Sure you’ve heard all that before in the chief’s office, in the station’s locker room, at one of your misconduct hearings.
The brass doesn’t like you because you don’t have time for their “procedure” or the so-called “constitutional rights” of the scum you haul into the station.
But you’re still on the force. You wanna know why? Because you’re a great goddamn cop. That’s why. You’ve got good instincts, you’ve got good contacts, and even though you’ve got a beergut and an ulcer, you can still crack skulls and book perps with the best of them.

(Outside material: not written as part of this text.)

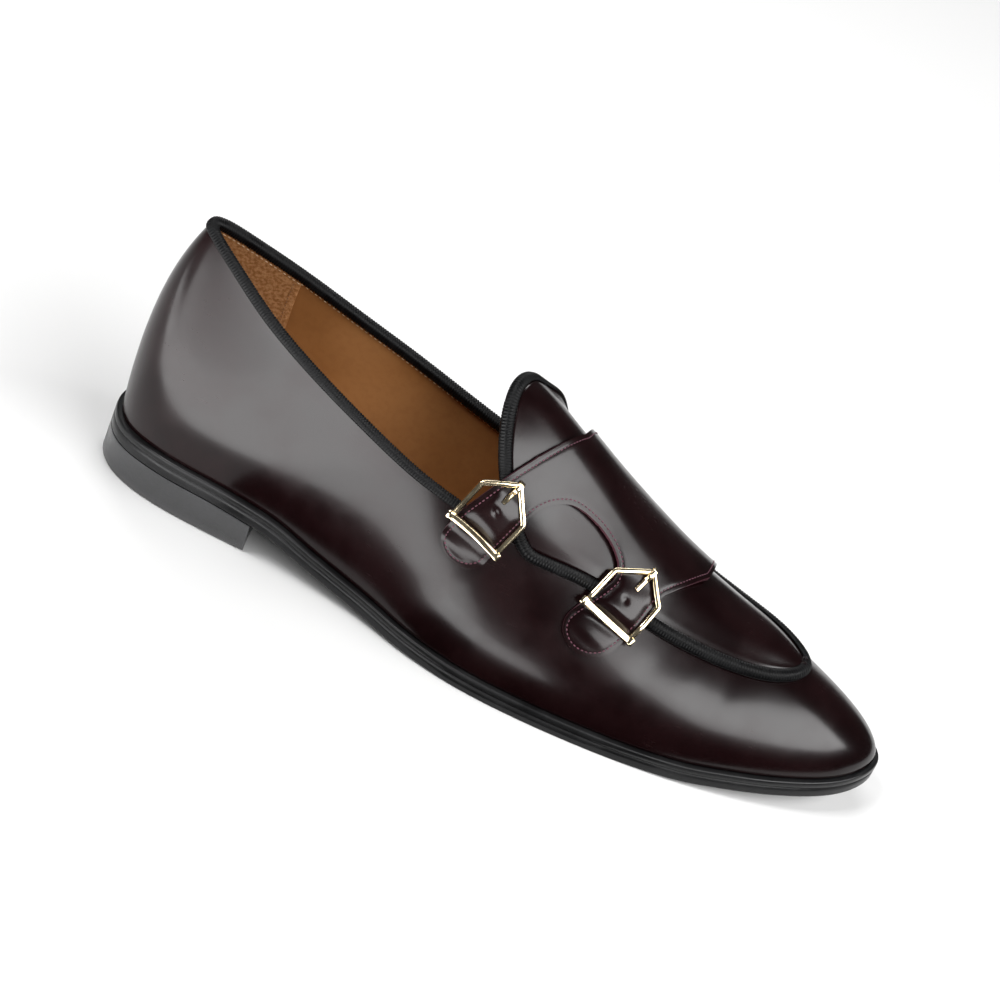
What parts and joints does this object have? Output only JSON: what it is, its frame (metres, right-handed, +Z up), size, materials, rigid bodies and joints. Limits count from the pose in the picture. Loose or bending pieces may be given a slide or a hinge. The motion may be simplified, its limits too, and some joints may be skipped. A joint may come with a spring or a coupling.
{
  "type": "monk strap shoe",
  "caption": "Low leather slip-on dress shoe with a pointed apron, a raised tongue, bound edges and a buckled side saddle",
  "frame": {"origin": "middle of the footprint's box, on the ground", "axes": "+X towards the toe, +Y towards the inner (medial) side, +Z up"},
  "size_m": [0.292, 0.093, 0.0981],
  "materials": {
    "burgundy_leather": "polished dark burgundy box leather",
    "lining": "smooth tan lining leather",
    "binding": "black ribbed grosgrain",
    "sole_edge": "black, satin edge",
    "gold": "polished pale gold plate"
  },
  "bodies": {
    "root": {"outsole": "sole_edge", "heel": "sole_edge", "insole": "lining", "upper": "burgundy_leather", "apron": "burgundy_leather", "apron_binding": "binding", "collar_binding": "binding", "saddle": "burgundy_leather", "buckle_frame_rear": "gold", "buckle_bar_rear": "gold", "buckle_prong_rear": "gold", "buckle_frame_front": "gold", "buckle_bar_front": "gold", "buckle_prong_front": "gold"}
  },
  "joints": []
}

In three days you’ll retire as a sergeant. You knew early on that you’d never be an officer, and you were ok with it–sitting behind a desk is for people who don’t have policing in their blood. However, with the changes to the department’s pensions, you’re looking at a pretty lean retirement.
“What’s this?” You scroll through the dispatch that Suzie just dropped on your desk. Your eyes catch a few phrases: “urgent case” …”Mayor wants this cleaned up”…”Book the perps in 72 hours and you get a promotion.”
You straighten your uniform and head towards the Chief’s office. Three days to solve one crime? Piece of cake. And a promotion. What could possibly go wrong?
Three Days Until Retirement is a fast-paced one-session tabletop RPG about cops going rogue to solve one last crime. Inspired by classic eighties cinema about cops on the edge, this game uses a unique card-based resolution system that requires strategically balancing investigative work, action and combat.
The game supports one-session or continuous campaign play and has suggestions for making the game as gritty or as gonzo as you want. Gameplay is rich enough to entertain veteran tabletop gamers yet accessible enough for non-gamers to pick up in a few minutes of play.
Three Days contains the full rules for playing the game, character creation, variant rules and a “lazy DM” section that contains a plot generator, NPC generator, scene generator, clue generator and henchman/villain generator, all done with playing cards!
All you need to play are the rules, 2-5 people, some pen and paper, two decks of cards and some tokens!